··· Available data ···

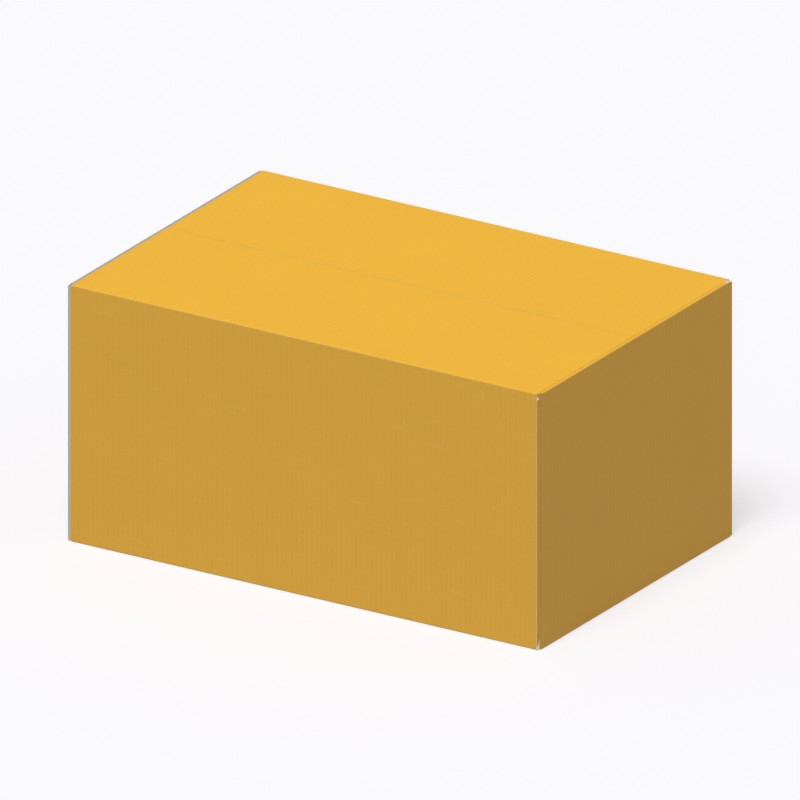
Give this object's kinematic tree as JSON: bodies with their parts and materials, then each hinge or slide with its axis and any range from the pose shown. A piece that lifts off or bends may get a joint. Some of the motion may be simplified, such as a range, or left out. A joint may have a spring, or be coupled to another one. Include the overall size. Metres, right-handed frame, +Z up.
{
  "type": "cardboard box",
  "caption": "Closed rectangular shipping box folded from thin corrugated board, with hinged top flaps that meet along a centre seam.",
  "frame": {"origin": "middle of the underside, on the surface that the box stands on", "axes": "+X along the length to the right, +Y from the front panel to the back panel, +Z up through the top flaps"},
  "size_m": [0.304, 0.1986, 0.1507],
  "materials": {
    "printed_board": "satin"
  },
  "bodies": {
    "carton": {"carton_body": "printed_board"},
    "front_flap": {"front_top_flap": "printed_board"},
    "back_flap": {"back_top_flap": "printed_board"}
  },
  "joints": [
    {"name": "front_flap_crease", "type": "hinge", "parent": "carton", "child": "front_flap", "pos_m": [0, -0.09935, 0.1507], "axis": [1, 0, 0], "range_deg": [0, 250]},
    {"name": "back_flap_crease", "type": "hinge", "parent": "carton", "child": "back_flap", "pos_m": [0, 0.09935, 0.1507], "axis": [-1, 0, 0], "range_deg": [0, 250]}
  ]
}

···

__Stated exercise__.
Copy the material above back out, exactly as written.

__Result of this task__.
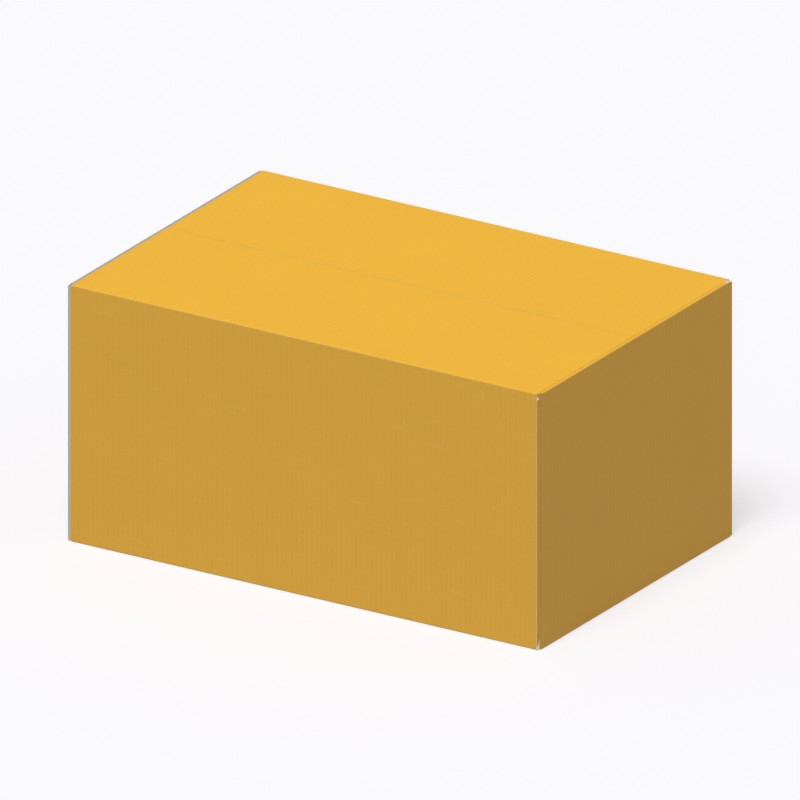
Give this object's kinematic tree as JSON: bodies with their parts and materials, then each hinge or slide with its axis and any range from the pose shown. A piece that lifts off or bends may get a joint. Some of the motion may be simplified, such as a range, or left out. A joint may have a spring, or be coupled to another one. Include the overall size. Metres, right-handed frame, +Z up.
{
  "type": "cardboard box",
  "caption": "Closed rectangular shipping box folded from thin corrugated board, with hinged top flaps that meet along a centre seam.",
  "frame": {"origin": "middle of the underside, on the surface that the box stands on", "axes": "+X along the length to the right, +Y from the front panel to the back panel, +Z up through the top flaps"},
  "size_m": [0.304, 0.1986, 0.1507],
  "materials": {
    "printed_board": "satin"
  },
  "bodies": {
    "carton": {"carton_body": "printed_board"},
    "front_flap": {"front_top_flap": "printed_board"},
    "back_flap": {"back_top_flap": "printed_board"}
  },
  "joints": [
    {"name": "front_flap_crease", "type": "hinge", "parent": "carton", "child": "front_flap", "pos_m": [0, -0.09935, 0.1507], "axis": [1, 0, 0], "range_deg": [0, 250]},
    {"name": "back_flap_crease", "type": "hinge", "parent": "carton", "child": "back_flap", "pos_m": [0, 0.09935, 0.1507], "axis": [-1, 0, 0], "range_deg": [0, 250]}
  ]
}